If you're buying close to the source, the prices can look much cheaper per carat than buying from a Western dealer. When you're looking at the deal, be sure to factor in
- bank wire or Western Union charges
- customs or brokerage charges
- return policy
If you're buying a parcel, be sure you know what you'll do with it. I know I can use 200 grams or tourmaline and am prepared for some percentage of that to be mediocre, but if you're cutting for yourself and your loved ones what will happen all that material? You can end up with an expensive price per carat on the things you cut because there's lots of material sitting in the rock box that you'll never cut.
Buying from Western dealers isn't a guarantee of a great transaction, though.

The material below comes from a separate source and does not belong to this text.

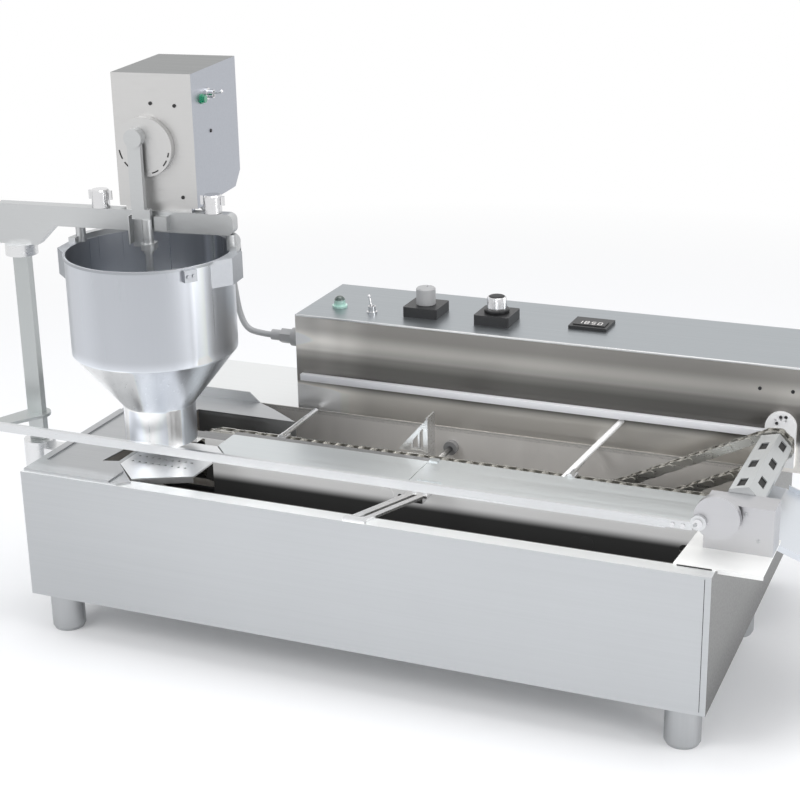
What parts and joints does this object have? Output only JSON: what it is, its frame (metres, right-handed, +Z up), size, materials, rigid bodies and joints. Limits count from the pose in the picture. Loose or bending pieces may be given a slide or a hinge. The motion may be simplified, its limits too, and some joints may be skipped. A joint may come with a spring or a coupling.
{
  "type": "automatic ring doughnut fryer",
  "caption": "Countertop stainless ring doughnut fryer with a swinging batter hopper, a lengthwise chain conveyor in an oil tank, an out-feed drum and a control box.",
  "frame": {"origin": "on the floor under the middle of the bounding box", "axes": "+X along the machine towards the out-feed drum and chute, +Y to the control box at the back, +Z up"},
  "size_m": [1.05, 0.46, 0.674],
  "materials": {
    "body_steel": "brushed stainless sheet",
    "leg_grey": "satin grey",
    "tank_steel": "oiled stainless",
    "dark_steel": "heat-darkened tube",
    "deck_steel": "brushed stainless sheet",
    "cover_steel": "smooth stainless sheet",
    "bright_steel": "bright stainless",
    "chain_steel": "oiled roller chain",
    "motor_paint": "grey enamel",
    "box_steel": "brushed stainless housing",
    "ledge_white": "white strip",
    "lamp_green": "green lens",
    "black_plastic": "black moulding",
    "grey_plastic": "grey moulding",
    "chrome_trim": "plated",
    "cable_grey": "grey sheath",
    "shaft_steel": "ground bar",
    "wheel_iron": "oiled machined wheel",
    "post_steel": "bright bar",
    "arm_aluminium": "machined",
    "hopper_polish": "polished stainless"
  },
  "bodies": {
    "base": {"body_shell": "body_steel", "legs": "leg_grey", "oil_tank": "tank_steel", "heating_element": "dark_steel", "left_deck": "deck_steel", "drop_plate": "deck_steel", "rear_deck": "deck_steel", "beam_channel": "tank_steel", "beam_covers": "cover_steel", "cross_bracket": "bright_steel", "right_deck": "bright_steel", "front_gear_box": "bright_steel", "rear_bearing": "bright_steel", "conveyor_chain": "chain_steel", "paddle_rods": "bright_steel", "drive_chain": "chain_steel", "gear_motor": "motor_paint", "out_chute": "cover_steel", "control_box": "box_steel", "ledge": "ledge_white", "knob_bases": "black_plastic", "control_lamp": "lamp_green", "display": "black_plastic", "box_bush": "chrome_trim", "box_gland": "grey_plastic", "cable": "cable_grey", "post_bracket": "bright_steel"},
    "drum": {"drum": "bright_steel", "drum_shaft": "shaft_steel", "drum_wheels": "wheel_iron"},
    "crank": {"crank_disc": "bright_steel", "crank_gear": "wheel_iron"},
    "drive": {"drive_shaft": "wheel_iron"},
    "tail": {"tail_sprocket": "wheel_iron"},
    "lead": {"head_sprocket": "wheel_iron"},
    "flipper": {"mid_flipper": "bright_steel"},
    "link": {"link_bar": "body_steel", "link_pins": "chrome_trim"},
    "head": {"post": "post_steel", "post_lever": "post_steel", "post_collar": "bright_steel", "arm": "arm_aluminium", "yoke": "arm_aluminium", "hopper_ring": "arm_aluminium", "hopper": "hopper_polish", "head_shell": "box_steel", "head_motor": "motor_paint", "head_lamp": "lamp_green", "head_bush": "chrome_trim", "head_gland": "black_plastic", "rod_guide": "arm_aluminium"},
    "head_crank": {"head_disc": "bright_steel"},
    "plunger": {"connecting_rod": "arm_aluminium", "plunger": "shaft_steel"},
    "heat_knob": {"heat_knob": "grey_plastic"},
    "speed_knob": {"speed_knob": "chrome_trim"},
    "box_toggle": {"box_toggle": "chrome_trim"},
    "head_toggle": {"head_toggle": "chrome_trim"},
    "left_knob": {"left_clamp_knob": "chrome_trim"},
    "right_knob": {"right_clamp_knob": "chrome_trim"}
  },
  "joints": [
    {"name": "head_swing", "type": "hinge", "parent": "base", "child": "head", "pos_m": [-0.476, -0.106, 0.15], "axis": [0, 0, 1], "range_deg": [0, 25.7], "deforming": ["cable"]},
    {"name": "link_slide", "type": "slide", "parent": "base", "child": "link", "axis": [1, 0, 0], "range_m": [0, 0.03614]},
    {"name": "drum_spin", "type": "hinge", "parent": "base", "child": "drum", "pos_m": [0.428, -0.05, 0.257], "axis": [0, 1, 0], "continuous": true},
    {"name": "crank_spin", "type": "hinge", "parent": "base", "child": "crank", "pos_m": [0.411, -0.17, 0.257], "axis": [0, 1, 0], "continuous": true},
    {"name": "drive_spin", "type": "hinge", "parent": "base", "child": "drive", "pos_m": [0.24611, 0.02, 0.1664], "axis": [0, 1, 0], "continuous": true},
    {"name": "tail_spin", "type": "hinge", "parent": "base", "child": "tail", "pos_m": [-0.26, -0.019, 0.17633], "axis": [0, 1, 0], "continuous": true},
    {"name": "lead_spin", "type": "hinge", "parent": "base", "child": "lead", "pos_m": [0.35913, -0.019, 0.17633], "axis": [0, 1, 0], "continuous": true},
    {"name": "flipper_turn", "type": "hinge", "parent": "base", "child": "flipper", "pos_m": [0.017, 0.02, 0.19033], "axis": [0, 1, 0], "range_deg": [0, 100]},
    {"name": "head_crank_spin", "type": "hinge", "parent": "head", "child": "head_crank", "pos_m": [-0.29835, -0.0928, 0.589], "axis": [-0.1132, 0.9936, 0], "continuous": true},
    {"name": "plunger_slide", "type": "slide", "parent": "head", "child": "plunger", "axis": [0, 0, 1], "range_m": [-0.026, 0.001]},
    {"name": "heat_turn", "type": "hinge", "parent": "base", "child": "heat_knob", "pos_m": [-0.041, 0.141, 0.363], "axis": [0, 0, -1], "range_deg": [0, 270]},
    {"name": "speed_turn", "type": "hinge", "parent": "base", "child": "speed_knob", "pos_m": [0.056, 0.138, 0.363], "axis": [0, 0, -1], "range_deg": [0, 270]},
    {"name": "box_toggle_flip", "type": "hinge", "parent": "base", "child": "box_toggle", "pos_m": [-0.108, 0.121, 0.348], "axis": [0, 1, 0], "range_deg": [0, 24]},
    {"name": "head_toggle_flip", "type": "hinge", "parent": "head", "child": "head_toggle", "pos_m": [-0.23954, -0.03477, 0.644], "axis": [-0.1132, 0.9936, 0], "range_deg": [0, 24]},
    {"name": "left_knob_turn", "type": "hinge", "parent": "head", "child": "left_knob", "pos_m": [-0.36472, -0.09332, 0.522], "axis": [0, 0, -1], "range_deg": [0, 180]},
    {"name": "right_knob_turn", "type": "hinge", "parent": "head", "child": "right_knob", "pos_m": [-0.22165, -0.07702, 0.522], "axis": [0, 0, -1], "range_deg": [0, 180]}
  ],
  "couplings": [
    {"joint": "link_slide", "follows": "head_swing", "m_per_rad": 0.080122},
    {"joint": "crank_spin", "follows": "drum_spin", "ratio": -1},
    {"joint": "drive_spin", "follows": "drum_spin", "ratio": 1},
    {"joint": "tail_spin", "follows": "drum_spin", "ratio": 0.66667},
    {"joint": "lead_spin", "follows": "drum_spin", "ratio": 0.66667}
  ]
}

Be sure your dealer is willing to work with you and CONSULT on the stone. You're spending hard earned money and paying a good price, so be sure the dealer takes time to help you determine the right thing for your project and budget and that they are willing to take returns without hassle.
Building a relationship with a dealer helps enormously. I consider some of my brokers overseas as close friends, and have met many of them in person. As a dealer, I've got clients who know that I'll send them designs, help them with polishing problems, and give them first dibs on goods when I get them. Find dealers you like, and concentrate on a few key relationships and you'll have a happier buying experience.
At the end of the day, your money and time are important. Be sure you know what you're buying, and that you'll be have fun cutting it and feel you got value for your efforts. Build relationships with dealers you trust, and evaluate your purchases objectively.